L’Égypte antique avait une pensée sur la « sortie ». Le Livre des morts se présente comme la sortie du monde des ténèbres vers le monde de la lumière. Les tombes égyptiennes étaient pensées comme des « sorties ». Elles préparaient une procession pour un bateau qui passait de porte en porte. On a retrouvé des bateaux enfouis près des tombes, ils avaient servi à porter les morts pour traverser le Nil et passer de la rive des vivants (Est) à la rive des morts (Ouest). La chambre funéraire était la vraie maison du défunt, éternelle contrairement aux habitations temporaires, et il pouvait encore, de là, voyager en barque dans le ciel. Le tombeau égyptien construit donc un chemin de sortie où l’être humain surnage et où il voyage seul, avec ses richesses, jusqu’à sa vraie maison. L’Égypte antique avait inventé une architecture qui « fait sortir ». Le récit de l’Exode peut se lire en contrepoint avec elle. La sortie d’Égypte consistera pour le peuple hébreu à marcher dans une forme de procession certes, mais sur un chemin non tracé, à plonger dans le danger, la mer (d’Ouest en Est), le désert, la précarité pendant 40 ans, en trouvant non pas la mort mais la vie, des frères et des sœurs au coude à coude, une loi pour rester libre, et enfin non pas une maison solitaire et éternelle mais un pays à partager. L’Égypte a construit ses sorties, nous pouvons encore les visiter, ce sont des temples et des tombeaux. La sortie des Hébreux ne laissa aucune trace.

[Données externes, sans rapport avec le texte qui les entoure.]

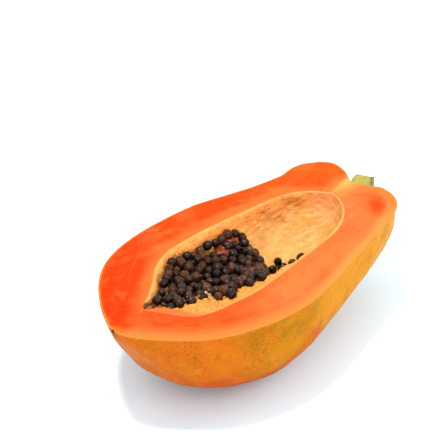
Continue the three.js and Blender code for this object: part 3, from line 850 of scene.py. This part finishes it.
def build_face(skin_rows, lining_rows):
    """The cut through the flesh: a band on the far side and a band on the near one, in one mesh."""
    w = 0.5 - 0.5 * np.cos(np.pi * np.linspace(0, 1, ROWS["face"] + 1))[:, None]
    # Two grids, the far side's and the near side's, each from the skin to the hollow.
    skins, hollows = (np.stack([rows[:, 0], rows[:, -1]])[:, :, None] for rows in (skin_rows, lining_rows))
    points = skins + (hollows - skins) * w
    skin_mm, hollow_mm = from_edges(points, skin_rows), from_edges(points, lining_rows)
    run = run_length(points[:, :, ROWS["face"] // 2], 1)
    calm = ease(0.2, 3, np.minimum(skin_mm, hollow_mm))
    points[..., 2] = calm * relief(points, "face") - bell(hollow_mm, EDGE_SINK)
    seam = distance_to(points, [skin_rows[0, 0], lining_rows[0, 0]])
    masks = {
        "skin_mm": skin_mm,
        "hollow_mm": hollow_mm,
        "run_mm": run[:, :, None] + 0 * skin_mm,
        "near_side": 0.5 + np.array([-0.5, 0.5])[:, None, None] * ease(0, 9, seam),
        "seam_mm": seam,
        "spoke_mm": distance_to(points, [skin_rows[-1, 0], lining_rows[-1, 0]]),
    }
    rows, columns = points.shape[1:3]
    faces = grid_faces(rows, columns, flip=True)
    faces += [[i + rows * columns for i in face] for face in grid_faces(rows, columns)]
    return mesh_piece("cut_face", points.reshape(-1, 3), faces, flesh_look(), masks, welded=True)


# ---------- The seeds ----------


def brow(y):
    return HEAP_BROW["x"] + np.where(y < HEAP["middle"], 1, HEAP_BROW["far_turn"]) * (y - HEAP["middle"])


def heap_top(x, y):
    far, near = (c["rate"] * (np.clip(x, c["from"], c["to"]) - c["from"]) for c in (FAR_CLIMB, NEAR_CLIMB))
    climb = np.where(y > HEAP["middle"], far, near)
    dish = (HEAP["dish"] + climb) * ((y - HEAP["middle"]) / HEAP["reach"]) ** 2
    fall = HEAP["slope"] * np.maximum(0, x - HEAP["from"]) + HEAP["steep"] * np.maximum(0, x - brow(y))
    return HEAP["top"] + dish - fall


def in_outline(x, y):
    inside = np.zeros(np.shape(x), bool)
    for (x1, y1), (x2, y2) in zip(HEAP_LOOP[1:], HEAP_LOOP):
        if y1 == y2:
            continue
        crosses = (y1 > y) != (y2 > y)
        inside ^= crosses & (x < (x2 - x1) * (y - y1) / (y2 - y1) + x1)
    return inside


def in_heap(x, y, clear=0):
    """Whether places lie within the heap's outline, this far clear of its bare spots."""
    good = in_outline(x, y)
    for bare_x, bare_y, radius in BARE_SPOTS:
        good &= np.hypot(x - bare_x, y - bare_y) >= radius + clear
    return good


def on_top(x, y, lift, room=SEED_ROOM):
    z = np.minimum(heap_top(x, y) + lift, HEAP["highest"])
    return keep_off(np.stack([x, y, z], -1), room)


def spread_out(tried, closest):
    """Those of the tried places that keep this far from the ones taken before them."""
    taken = []
    for place in tried:
        if not taken or norm(np.array(taken) - place, axis=1).min() >= closest:
            taken.append(place)
    return np.array(taken)


def heap_seed_places(apart):
    """The middles of the heap's seeds: those along its edge, then as many as find a place inside it."""
    draw = seeded_draw(HEAP_SEEDS["start"])
    edge = np.array(FAR_EDGE + BROW_EDGE + NEAR_EDGE, float)
    line = []
    for start, step in zip(edge, np.roll(edge, -1, axis=0) - edge):
        count = max(1, math.floor(math.hypot(*step) / HEAP_SEEDS["apart"] + 0.5))
        for i in range(count):
            aside = [most * (2 * next(draw) - 1) for most in HEAP_SEEDS["stray"]]
            line.append(np.array([*(start + step * (i / count)), 0]) + aside)
    darts = np.array([next(draw) for _ in range(3 * HEAP_SEEDS["tries"])]).reshape(-1, 3)
    x, y = (low + darts[:, i] * (high - low) for i, (low, high) in enumerate(HEAP_AREA))
    lift = (2 * darts[:, 2] - 1) * HEAP_SEEDS["stray"][2]
    tries = np.concatenate([line, np.stack([x, y, lift], -1)[in_heap(x, y)]])
    tried = on_top(*tries.T)
    tried = tried[tried[:, 2] <= heap_top(*tried[:, :2].T) + HEAP_SEEDS["tallest"]]
    for other in apart:
        tried = tried[norm(tried - other, axis=1) >= SEED["length"] * SEED["most"] + GAP]
    return spread_out(tried, HEAP_SEEDS["closest"])


def loose_places():
    x, y = np.transpose(LOOSE_SEEDS)

    def at(z):
        return np.stack([x, y, z], -1)

    z = bisect(0 * x - 50, 0 * x, lambda z: room_out(at(z)) < 0.5)
    return keep_off(at(z), SEED_ROOM)


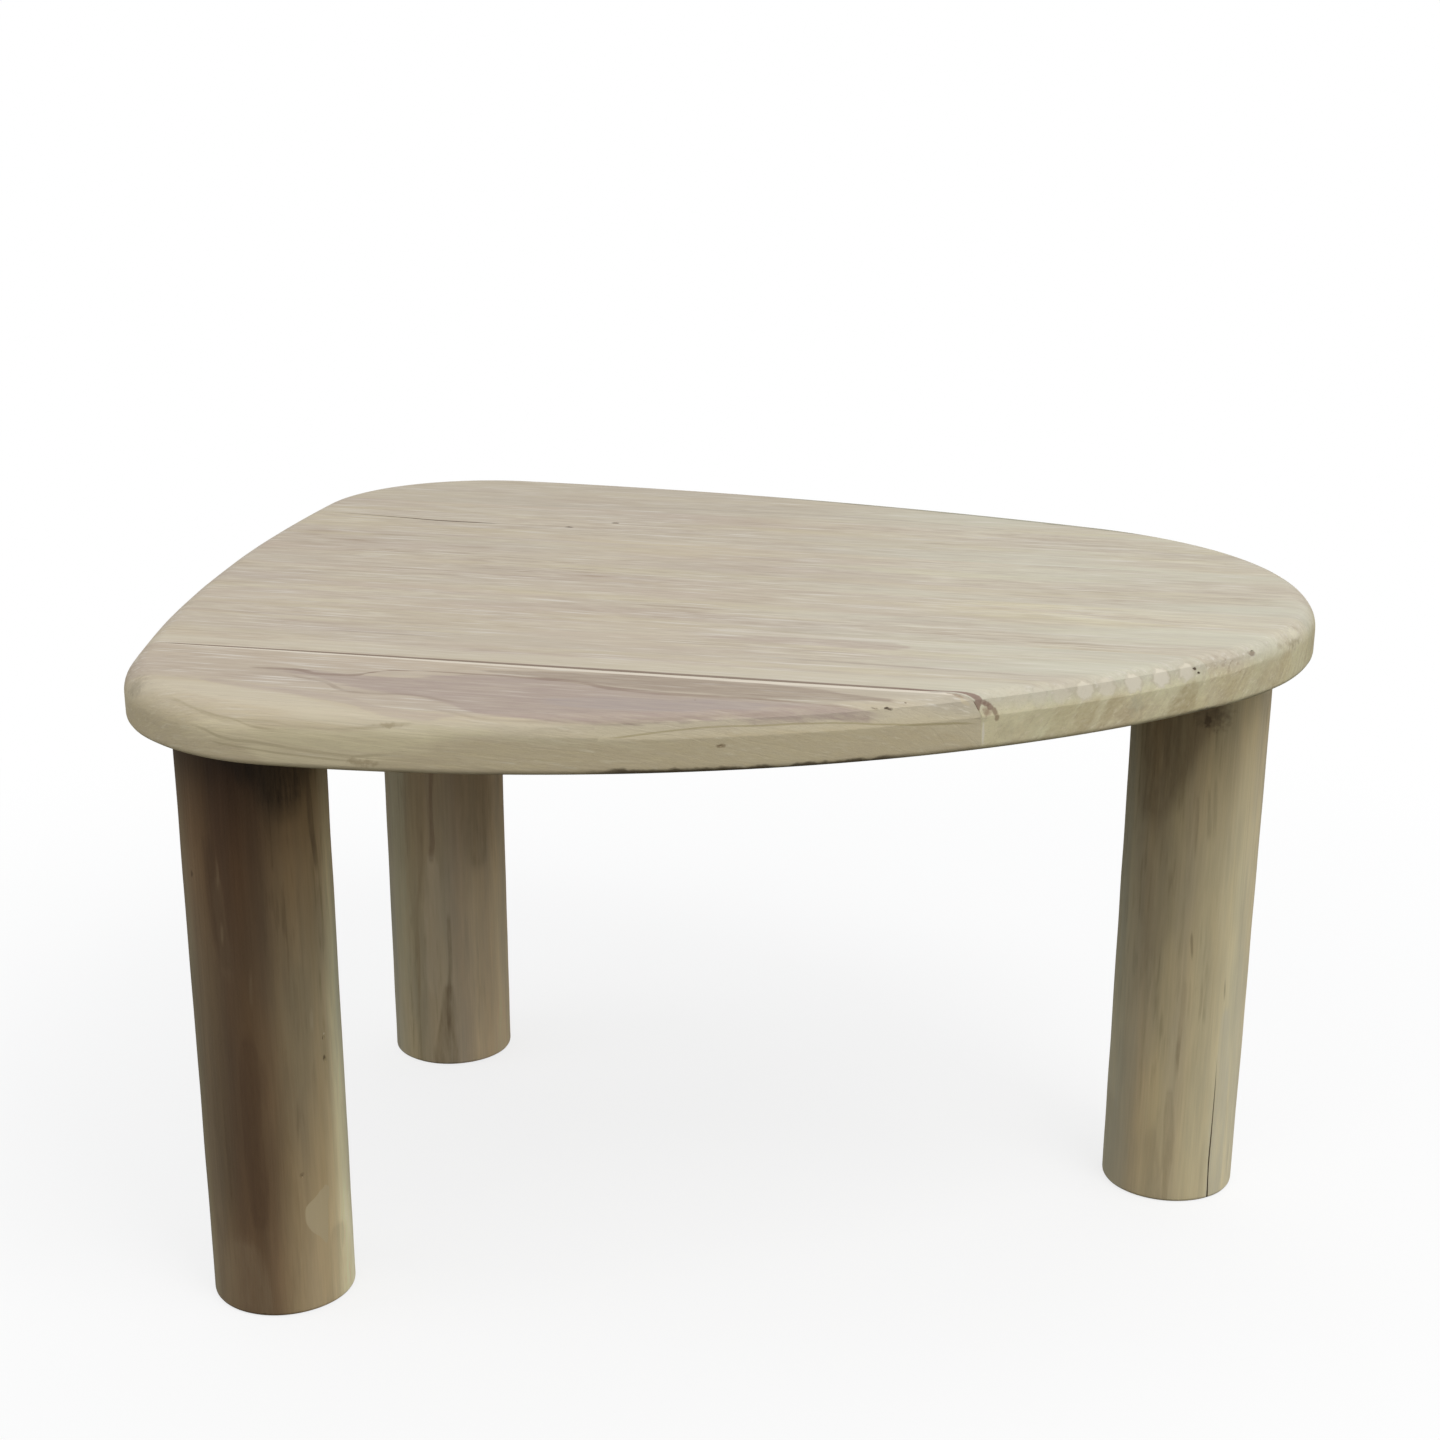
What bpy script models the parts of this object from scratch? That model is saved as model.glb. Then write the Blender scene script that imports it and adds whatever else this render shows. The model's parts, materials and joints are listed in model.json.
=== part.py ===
# Side table with a pebble-shaped top of edge-glued boards on three stout round legs.
# Metres, +Z up. +X runs along the boards, the origin is on the floor under the middle of the top.

import math

import bmesh
import bpy
from mathutils import Vector

# Driving dimensions of the whole table
table_height = 0.450
top_length = 0.766
top_depth = 0.688
top_thickness = 0.034

# Outline of the top: three corner circles joined by three slightly bulging sides
front_corner_radius = 0.132
right_corner_radius = 0.228
back_corner_radius = 0.133
front_side_radius = 0.691
back_side_radius = 1.643
left_side_radius = 1.683
front_corner_share = -0.527    # of half the length, where the front corner's centre lies
right_corner_share = 0.151     # of half the depth, where the right corner's centre lies

# Rim of the top
rim_top_round = 0.018
rim_bottom_round = 0.004

# Boards
front_board_width = 0.125
board_names = ("front_board", "second_board", "third_board", "fourth_board", "fifth_board", "back_board")

# Dowels across the glued seams
seam_names = ("front_seam", "second_seam", "third_seam", "fourth_seam", "back_seam")
dowel_diameter = 0.010
dowel_length = 0.060
dowel_chamfer = 0.001
dowel_counts = (3, 3, 4, 4, 3)
dowel_end_share = 0.200        # of the seam's length, from its end to the nearest dowel

# Legs
leg_diameter = 0.095
leg_foot_chamfer = 0.003
leg_head_chamfer = 0.001
leg_names = ("front_left_leg", "right_leg", "back_left_leg")
leg_place_shares = ((-0.502, 0.030), (0.684, 0.177), (-0.257, -0.076))   # of the corner's radius

# Hanger bolts, which screw into the legs, and the threaded inserts in the underside that take them
bolt_diameter = 0.010
bolt_metal_length = 0.019      # machine-thread end, above the leg
bolt_wood_length = 0.060       # wood-thread end, inside the leg
bolt_neck_diameter = 0.0085
bolt_neck_length = 0.006
bolt_tip_chamfer = 0.001
bolt_point_length = 0.008
insert_diameter = 0.014
insert_length = 0.022
insert_chamfer = 0.0005

# Clearances
glue_gap = 0.0003              # between the boards
fit_gap = 0.0003               # round a dowel, an insert or a bolt, and under the top
cut_overrun = 0.010            # how far a cutter reaches past the face that it cuts

# Facets
corner_steps = 20
side_steps = 8
rim_top_steps = 5
rim_bottom_steps = 2
leg_sides = 48
fastener_sides = 16
dowel_sides = 12
flat_angle = math.radians(0.5)     # faces closer to parallel than this become one
sharp_angle = math.radians(35)     # edges sharper than this are shaded hard

underside = table_height - top_thickness
leg_length = underside - fit_gap

colours = {
    "front_board": (0.52, 0.42, 0.33),
    "second_board": (0.60, 0.53, 0.41),
    "third_board": (0.56, 0.49, 0.39),
    "fourth_board": (0.53, 0.45, 0.36),
    "fifth_board": (0.57, 0.50, 0.40),
    "back_board": (0.50, 0.43, 0.33),
    "front_left_leg": (0.17, 0.12, 0.08),
    "back_left_leg": (0.24, 0.21, 0.14),
    "right_leg": (0.33, 0.28, 0.19),
    "dowel": (0.55, 0.42, 0.27),
    "hanger_bolt": (0.62, 0.63, 0.62),
    "insert": (0.66, 0.62, 0.48),
}


def clear_scene():
    for item in list(bpy.data.objects):
        bpy.data.objects.remove(item, do_unlink=True)


def make_collection(name):
    collection = bpy.data.collections.new(name)
    bpy.context.scene.collection.children.link(collection)
    return collection


def make_material(name, colour, roughness, metallic=0):
    material = bpy.data.materials.new(name)
    material.use_nodes = True
    shader = material.node_tree.nodes["Principled BSDF"]
    shader.inputs["Base Color"].default_value = (*colour, 1)
    shader.inputs["Roughness"].default_value = roughness
    shader.inputs["Metallic"].default_value = metallic
    material.diffuse_color = (*colour, 1)
    return material


def add_object(name, mesh, collection, material=None):
    item = bpy.data.objects.new(name, mesh)
    collection.objects.link(item)
    if material:
        mesh.materials.clear()
        mesh.materials.append(material)
    return item


def add_cutter(name, mesh, collection):
    cutter = add_object(name, mesh, collection)
    cutter.hide_render = True
    cutter.display_type = "WIRE"
    return cutter


def cylinder_mesh(name, diameter, length, sides):
    mesh = bpy.data.meshes.new(name)
    shape = bmesh.new()
    bmesh.ops.create_cone(shape, cap_ends=True, segments=sides, radius1=diameter / 2,
                          radius2=diameter / 2, depth=length)
    shape.to_mesh(mesh)
    shape.free()
    return mesh


def box_mesh(name, size):
    mesh = bpy.data.meshes.new(name)
    shape = bmesh.new()
    bmesh.ops.create_cube(shape, size=1)
    bmesh.ops.scale(shape, vec=size, verts=shape.verts)
    shape.to_mesh(mesh)
    shape.free()
    return mesh


def turned_object(name, profile, sides, collection, material):
    """A solid of revolution about its own Z axis, from (radius, height) points."""
    mesh = bpy.data.meshes.new(name)
    points = [(radius, 0, height) for radius, height in profile]
    mesh.from_pydata(points, [(i, i + 1) for i in range(len(points) - 1)], [])
    item = add_object(name, mesh, collection, material)
    screw = item.modifiers.new("turn", "SCREW")
    screw.steps = screw.render_steps = sides
    screw.use_merge_vertices = True
    screw.merge_threshold = 0.00001
    screw.use_smooth_shade = True
    return item


def add_cut(item, operation, **operand):
    cut = item.modifiers.new(operation.lower(), "BOOLEAN")
    cut.operation = operation
    cut.solver = "EXACT"
    if "collection" in operand:
        cut.operand_type = "COLLECTION"
        cut.collection = operand["collection"]
    else:
        cut.object = operand["object"]


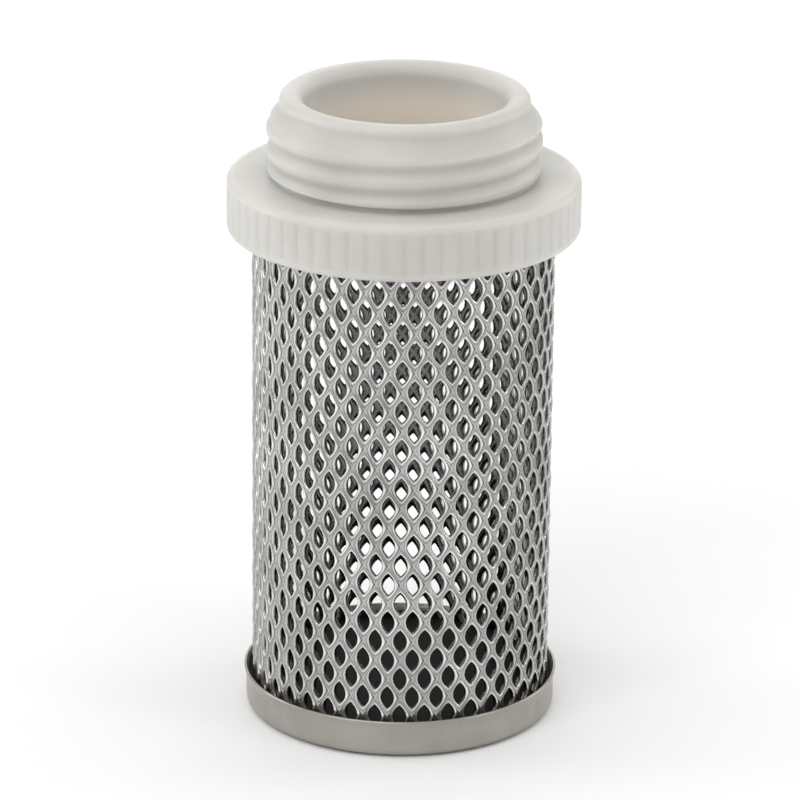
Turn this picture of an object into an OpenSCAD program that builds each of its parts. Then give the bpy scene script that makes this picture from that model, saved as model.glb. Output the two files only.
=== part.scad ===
// Foot valve for the end of a suction hose: a moulded neck with a male hose thread, a sprung check
// valve inside it, and a basket of expanded stainless sheet closed by a pressed cup.
// Millimetres, +Z up, origin at the centre of the cup's underside.

/* [Neck] */
// Overall height, from the cup's underside to the rim of the neck
total_h = 63.2; // [58:0.1:80]
// Largest diameter of the male thread
thread_d = 26.8; // [26:0.1:30]
// Thread pitch, 11.5 turns per inch
thread_pitch = 2.209; // [2.15:0.001:2.4]
// Depth of the thread, crest to root
thread_depth = 1.35; // [1.2:0.05:1.4]
// Step from the thread's root out to the plain pilot above it
pilot_step = 0.1; // [0.05:0.05:0.3]
// Length of the plain pilot, rim included
pilot_h = 1.8; // [1.4:0.1:3]
// Height of the spigot above the collar
spigot_h = 8.2; // [8:0.1:14]
// Bore through the neck
bore_d = 19.6; // [16:0.1:20]
// Edge radius of the rim
rim_edge = 0.8; // [0.3:0.05:1]

/* [Collar] */
// Wall of the collar outside the slot for the mesh
collar_wall = 2.29; // [1.8:0.01:6]
// Collar height
collar_h = 5.6; // [5.4:0.1:10]
// Edge radius of the collar
collar_edge = 0.75; // [0.2:0.05:1.2]
// Number of grip flutes round the collar
flute_count = 60; // [24:1:72]
// Depth of a grip flute
flute_depth = 0.12; // [0.06:0.02:0.3]
// Height of the undercut between the thread and the collar
undercut_h = 0.9; // [0.5:0.1:1.2]

/* [Basket] */
// Outer diameter of the mesh tube
mesh_d = 29.76; // [29:0.01:36]
// Wall of the mesh tube
mesh_wall = 0.7; // [0.5:0.05:1]
// Openings in one row round the tube
mesh_columns = 19; // [12:1:24]
// Distance between openings along a column
mesh_long_pitch = 7.9; // [6:0.1:12]
// Width of the bond between two openings of one row
bond_w = 1.72; // [1.4:0.02:2]
// Height of the bond between two openings of one column
bond_h = 2; // [1.4:0.1:3]
// Depth of the slot in the collar that holds the mesh
mesh_insert = 2.6; // [1.5:0.1:4]
// Number of spot welds down the mesh seam
weld_count = 6; // [3:1:6]

/* [Cup] */
// Gap between the mesh tube and the cup's wall
cup_gap = 0.13; // [0.08:0.01:0.5]
// Flare of the rim beyond the cup's wall
cup_flare = 0.21; // [0.1:0.01:0.6]
// Height of the cup
cup_h = 3.77; // [3:0.01:8]
// Sheet thickness of the cup
cup_wall = 0.4; // [0.3:0.05:0.6]
// Outer radius of the cup's lower corner
cup_corner = 0.6; // [0.5:0.05:1.5]
// Depth of the potting compound in the cup
potting_h = 2.7; // [1.6:0.1:6]

/* [Check valve] */
// Gap for water between the poppet's disc and the bore
flow_gap = 1.9; // [1.4:0.1:2.4]
// Overlap of the poppet's disc on the seat ring
seat_overlap = 1.1; // [0.8:0.1:1.6]
// Diameter of the poppet's stem
stem_d = 2.4; // [2:0.1:3]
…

Confiance et responsabilité

Cette sortie demanda la confiance en Dieu : au pied du mur il nous ouvre une brèche, dans le désert, il est là. « Je suis l’Éternel ton Dieu, qui t’ai fait sortir du pays d’Égypte, de la maison de servitude » (Exode 20.2). Non seulement Dieu attache cette sortie à son nom, mais il me semble encore que, désormais, il répond du coup responsable des servitudes qui ont eu le dernier mot, du mal irrémédiable où il n’est pas intervenu, où il n’a pas fait sortir, des moments où il n’a pas été là. Ainsi la théologienne protestante Françoise Smyth écrit : « Le corpus biblique est peut-être lisible comme le récit d’un parcours où Dieu répond du mal qu’il fait à chacun, et ne se justifie que dans la mesure où ses œuvres le justifient. C’est un parcours inévitable pour passer du dieu multiple à l’unique, celui qui assume, aussi, la souffrance et dresse chacun de ses sujets en sujet responsable à son tour de son frère et de lui-même. »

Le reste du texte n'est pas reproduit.